__Brief__
Take all the material and copy it exactly.
★ ★ ★ ★
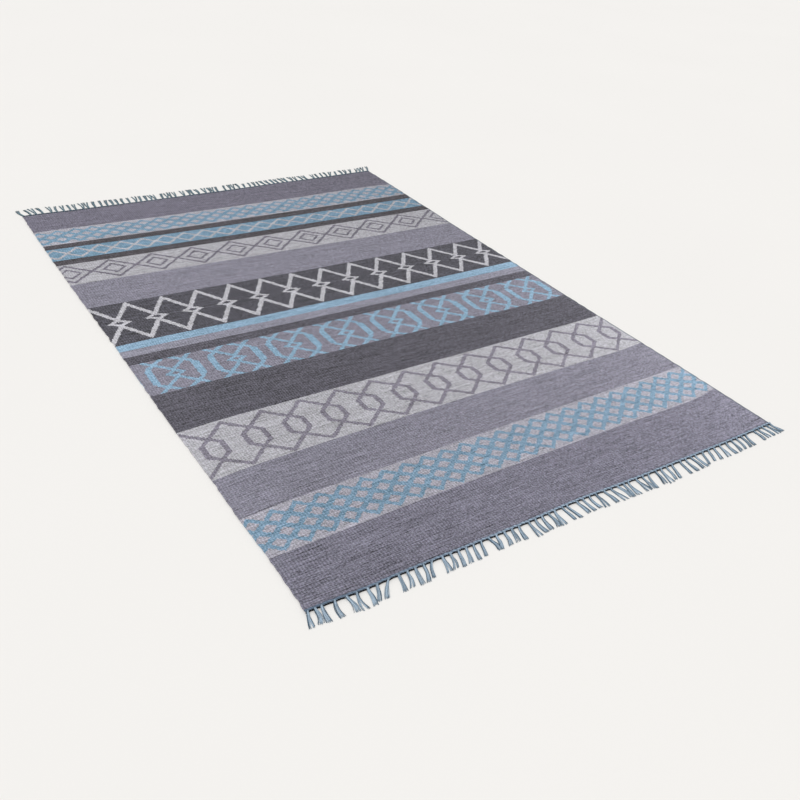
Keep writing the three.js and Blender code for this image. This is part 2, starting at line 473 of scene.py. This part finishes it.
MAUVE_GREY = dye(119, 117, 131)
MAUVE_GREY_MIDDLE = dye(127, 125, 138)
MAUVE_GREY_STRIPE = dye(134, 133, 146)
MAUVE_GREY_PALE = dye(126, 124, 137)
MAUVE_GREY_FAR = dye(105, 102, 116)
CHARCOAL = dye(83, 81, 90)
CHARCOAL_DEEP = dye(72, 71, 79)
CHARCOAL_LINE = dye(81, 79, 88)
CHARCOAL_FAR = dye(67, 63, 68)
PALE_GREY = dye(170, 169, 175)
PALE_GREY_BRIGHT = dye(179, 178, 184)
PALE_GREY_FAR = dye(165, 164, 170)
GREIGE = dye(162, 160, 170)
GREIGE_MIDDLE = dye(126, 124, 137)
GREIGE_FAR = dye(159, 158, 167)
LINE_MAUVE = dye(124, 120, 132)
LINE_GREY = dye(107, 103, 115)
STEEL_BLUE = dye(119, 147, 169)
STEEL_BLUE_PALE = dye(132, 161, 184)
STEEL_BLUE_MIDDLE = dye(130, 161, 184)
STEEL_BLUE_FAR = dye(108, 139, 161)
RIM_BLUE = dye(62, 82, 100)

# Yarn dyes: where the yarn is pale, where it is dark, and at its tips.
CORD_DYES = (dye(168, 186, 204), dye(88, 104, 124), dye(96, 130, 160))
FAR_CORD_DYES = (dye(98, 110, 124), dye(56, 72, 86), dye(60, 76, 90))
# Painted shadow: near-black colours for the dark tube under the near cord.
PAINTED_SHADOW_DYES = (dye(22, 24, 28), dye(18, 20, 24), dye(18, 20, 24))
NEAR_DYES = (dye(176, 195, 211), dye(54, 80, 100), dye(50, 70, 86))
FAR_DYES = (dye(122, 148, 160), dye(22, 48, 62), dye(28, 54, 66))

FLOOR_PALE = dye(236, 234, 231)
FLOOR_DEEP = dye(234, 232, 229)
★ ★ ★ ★
__Exercise response__
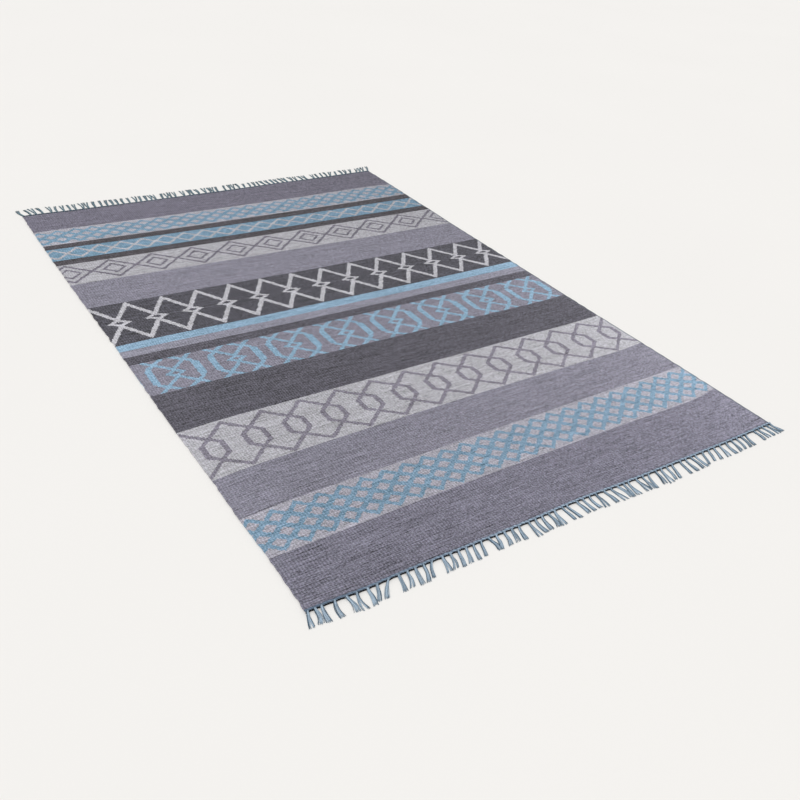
Keep writing the three.js and Blender code for this image. This is part 2, starting at line 473 of scene.py. This part finishes it.
MAUVE_GREY = dye(119, 117, 131)
MAUVE_GREY_MIDDLE = dye(127, 125, 138)
MAUVE_GREY_STRIPE = dye(134, 133, 146)
MAUVE_GREY_PALE = dye(126, 124, 137)
MAUVE_GREY_FAR = dye(105, 102, 116)
CHARCOAL = dye(83, 81, 90)
CHARCOAL_DEEP = dye(72, 71, 79)
CHARCOAL_LINE = dye(81, 79, 88)
CHARCOAL_FAR = dye(67, 63, 68)
PALE_GREY = dye(170, 169, 175)
PALE_GREY_BRIGHT = dye(179, 178, 184)
PALE_GREY_FAR = dye(165, 164, 170)
GREIGE = dye(162, 160, 170)
GREIGE_MIDDLE = dye(126, 124, 137)
GREIGE_FAR = dye(159, 158, 167)
LINE_MAUVE = dye(124, 120, 132)
LINE_GREY = dye(107, 103, 115)
STEEL_BLUE = dye(119, 147, 169)
STEEL_BLUE_PALE = dye(132, 161, 184)
STEEL_BLUE_MIDDLE = dye(130, 161, 184)
STEEL_BLUE_FAR = dye(108, 139, 161)
RIM_BLUE = dye(62, 82, 100)

# Yarn dyes: where the yarn is pale, where it is dark, and at its tips.
CORD_DYES = (dye(168, 186, 204), dye(88, 104, 124), dye(96, 130, 160))
FAR_CORD_DYES = (dye(98, 110, 124), dye(56, 72, 86), dye(60, 76, 90))
# Painted shadow: near-black colours for the dark tube under the near cord.
PAINTED_SHADOW_DYES = (dye(22, 24, 28), dye(18, 20, 24), dye(18, 20, 24))
NEAR_DYES = (dye(176, 195, 211), dye(54, 80, 100), dye(50, 70, 86))
FAR_DYES = (dye(122, 148, 160), dye(22, 48, 62), dye(28, 54, 66))

FLOOR_PALE = dye(236, 234, 231)
FLOOR_DEEP = dye(234, 232, 229)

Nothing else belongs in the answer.